Futures are still buying into the idea that "everything is fine if Trump says so." Crude oil is responding that the Strait of Hormuz is not a press release.
It is a distinction that cuts to the heart of how modern financial markets have evolved, and perhaps degenerated. Equity markets have become, in Lemoisson's formulation, "machines that react to language." Algorithms parse presidential statements, central bank minutes and geopolitical communiqués, and reprice accordingly — sometimes within milliseconds.
The real world, however, operates on a different frequency. Ships need open sea lanes. Refineries need crude. Factories need diesel. None of these require a press release. All of them require the Strait of Hormuz to be open.
What Gate Advisory's 2026 Outlook predicted
Lemoisson notes that this regime shift was anticipated in Gate Advisory's 2026 Outlook, which warned that so-called risk-free assets, principally government bonds, would cease to function as protective hedges when the dominant shock was simultaneously inflationary, geopolitical and energy-related. That is precisely the shock that 2026 has delivered.

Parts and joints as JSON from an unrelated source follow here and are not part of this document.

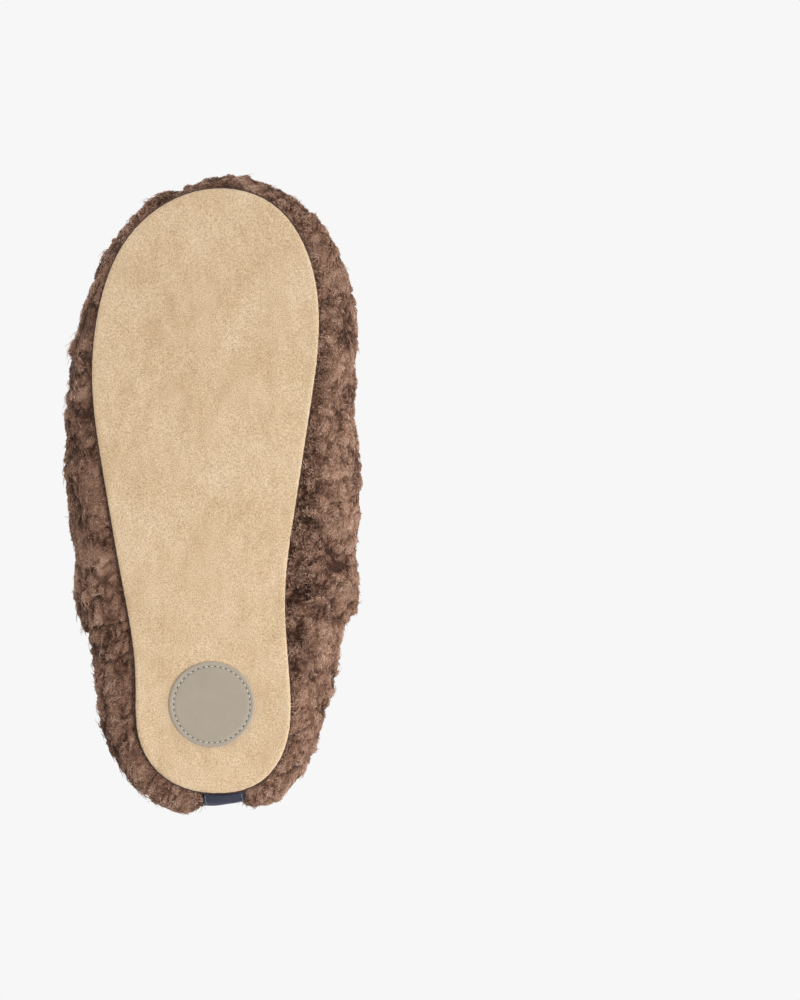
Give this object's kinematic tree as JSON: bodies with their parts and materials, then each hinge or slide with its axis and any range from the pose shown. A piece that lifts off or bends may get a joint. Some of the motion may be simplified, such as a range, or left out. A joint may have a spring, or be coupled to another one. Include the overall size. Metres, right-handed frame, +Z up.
{
  "type": "house slipper",
  "caption": "Closed-heel slip-on house slipper with a curly fleece upper, a soft tan micro-suede sole, a round sewn heel disc and a woven tape down the back seam.",
  "frame": {"origin": "on the floor, under the middle of the slipper's box", "axes": "+Z up, -Y towards the toe, +Y towards the heel, +X towards the inner side of the foot"},
  "size_m": [0.128, 0.2776, 0.0898],
  "materials": {
    "microsuede": "tan micro-suede with a fine mottled nap",
    "leatherette": "grey smooth leatherette, satin",
    "thread": "grey-beige sewing thread",
    "binding": "dark brown fabric binding",
    "foam": "off-white soft foam",
    "fibreboard": "brown pressed fibreboard",
    "lining": "brown short-pile lining",
    "fleece": "brown curly long-pile fleece",
    "tape": "navy woven tape"
  },
  "bodies": {
    "root": {"outsole": "microsuede", "heel_patch": "leatherette", "patch_thread": "thread", "sole_piping": "binding", "sole_seam_thread": "thread", "midsole_foam": "foam", "insole_board": "fibreboard", "insole_cushion": "foam", "footbed_lining": "lining", "vamp_fleece": "fleece", "vamp_interlining": "foam", "vamp_lining": "lining", "lateral_quarter_fleece": "fleece", "medial_quarter_fleece": "fleece", "heel_counter": "fibreboard", "heel_interlining": "foam", "heel_lining": "lining", "heel_tape": "tape"}
  },
  "joints": []
}
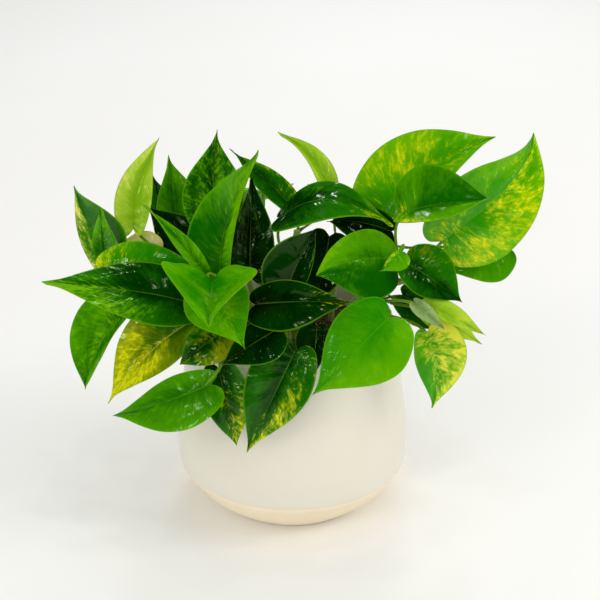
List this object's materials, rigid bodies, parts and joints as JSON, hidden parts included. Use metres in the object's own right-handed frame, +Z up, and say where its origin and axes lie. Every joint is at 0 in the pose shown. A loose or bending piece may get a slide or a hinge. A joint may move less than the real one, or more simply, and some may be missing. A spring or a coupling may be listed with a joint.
{
  "type": "potted pothos plant",
  "caption": "Trailing pothos with heart-shaped variegated leaves on bent stalks, rooted in soil in a rounded ceramic pot with a bare clay foot",
  "frame": {"origin": "centre of the pot's base, on the surface it stands on", "axes": "+Z up along the pot's axis, -Y the front of the plant, +X to its right; the large leaf leans out at +X and the far left leaf at -X"},
  "size_m": [0.3469, 0.25, 0.289],
  "materials": {
    "pot": "satin",
    "soil": "matte",
    "vine": "satin",
    "dark_leaf": "satin",
    "green_leaf": "satin",
    "bright_leaf": "satin",
    "variegated_leaf": "satin",
    "cream_leaf": "satin"
  },
  "bodies": {
    "root": {"pot": "pot", "soil": "soil", "vine_left": "vine", "vine_left_front": "vine", "vine_front": "vine", "vine_left_back": "vine", "vine_centre": "vine", "vine_centre_front": "vine", "vine_right": "vine", "vine_right_back": "vine", "leaf_far_left": "dark_leaf", "leaf_left_fold": "green_leaf", "leaf_left_gold": "variegated_leaf", "leaf_low_left": "green_leaf", "leaf_mottled": "variegated_leaf", "leaf_yellow_roof": "variegated_leaf", "leaf_left_up": "green_leaf", "leaf_left_small": "green_leaf", "leaf_cream_back": "cream_leaf", "leaf_lime_up": "bright_leaf", "leaf_diag": "green_leaf", "leaf_back_dark_a": "dark_leaf", "leaf_back_dark_b": "dark_leaf", "leaf_scoop": "bright_leaf", "leaf_below_scoop": "bright_leaf", "leaf_tall": "green_leaf", "leaf_behind_tall": "dark_leaf", "leaf_top_spike": "dark_leaf", "leaf_top_diag": "dark_leaf", "leaf_top_lime": "bright_leaf", "leaf_roof_centre": "dark_leaf", "leaf_centre_dark": "dark_leaf", "leaf_bright_tip": "dark_leaf", "leaf_centre_broad": "green_leaf", "leaf_heart": "bright_leaf", "leaf_two_tone": "variegated_leaf", "leaf_right_big": "bright_leaf", "leaf_right_dark": "dark_leaf", "leaf_right_back": "bright_leaf", "leaf_right_under": "green_leaf", "leaf_olive_long": "variegated_leaf", "leaf_lime_low": "bright_leaf", "leaf_right_small": "bright_leaf", "leaf_hook": "bright_leaf", "leaf_grey_under": "green_leaf", "leaf_dark_under": "dark_leaf", "leaf_stripe_low": "green_leaf", "leaf_narrow_low": "green_leaf", "leaf_round_dark": "dark_leaf", "leaf_inner_right": "dark_leaf", "leaf_inner_left": "dark_leaf", "leaf_inner_mid": "dark_leaf", "leaf_inner_top": "dark_leaf", "leaf_back_left": "green_leaf", "leaf_back_mid_left": "bright_leaf", "leaf_back_mid_right": "dark_leaf", "leaf_back_right": "green_leaf", "leaf_back_far_left": "green_leaf", "leaf_back_low_left": "bright_leaf", "leaf_back_low_right": "green_leaf"}
  },
  "joints": []
}
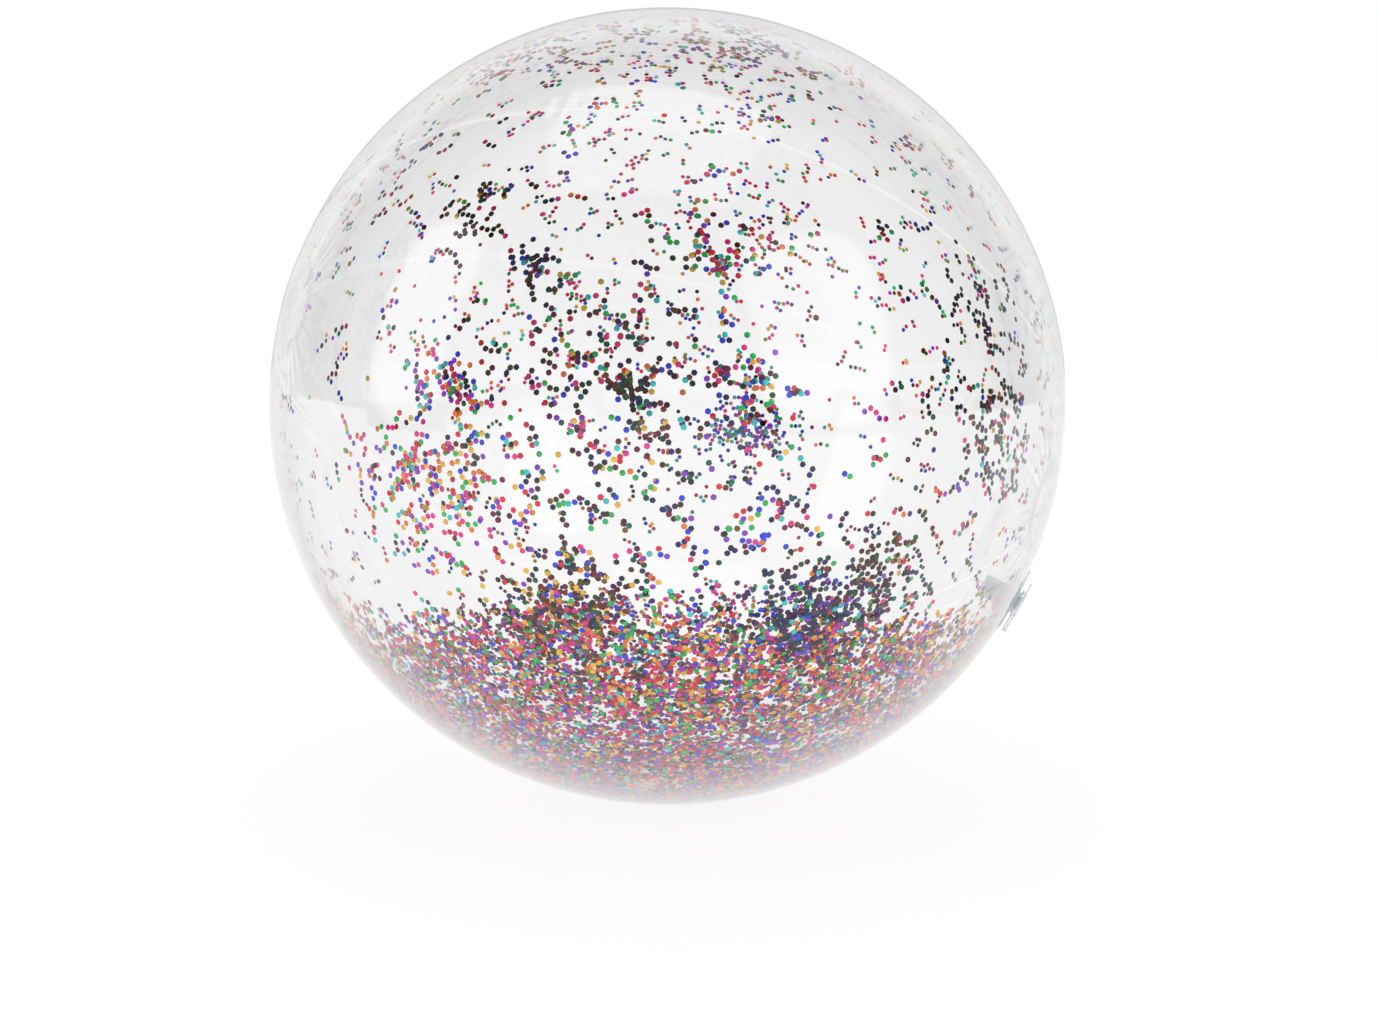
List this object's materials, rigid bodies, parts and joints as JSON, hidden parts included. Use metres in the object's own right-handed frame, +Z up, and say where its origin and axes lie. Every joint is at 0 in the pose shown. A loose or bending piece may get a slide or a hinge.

The implication for investors is uncomfortable. The correlations on which portfolio construction has been based for decades, stocks and bonds moving in opposite directions, providing natural hedges, are breaking down. In an inflationary, energy-driven geopolitical crisis, both can fall together. And they did.
Lemoisson ends with a note of dry wit that captures the absurdity of the moment: "A charming detail, as always, when reality refuses to play by the backtests."
It is, in its way, the most important sentence of the analysis. Financial models are built on historical data. History, right now, is being made, not replayed. And the Strait of Hormuz has not read the backtests.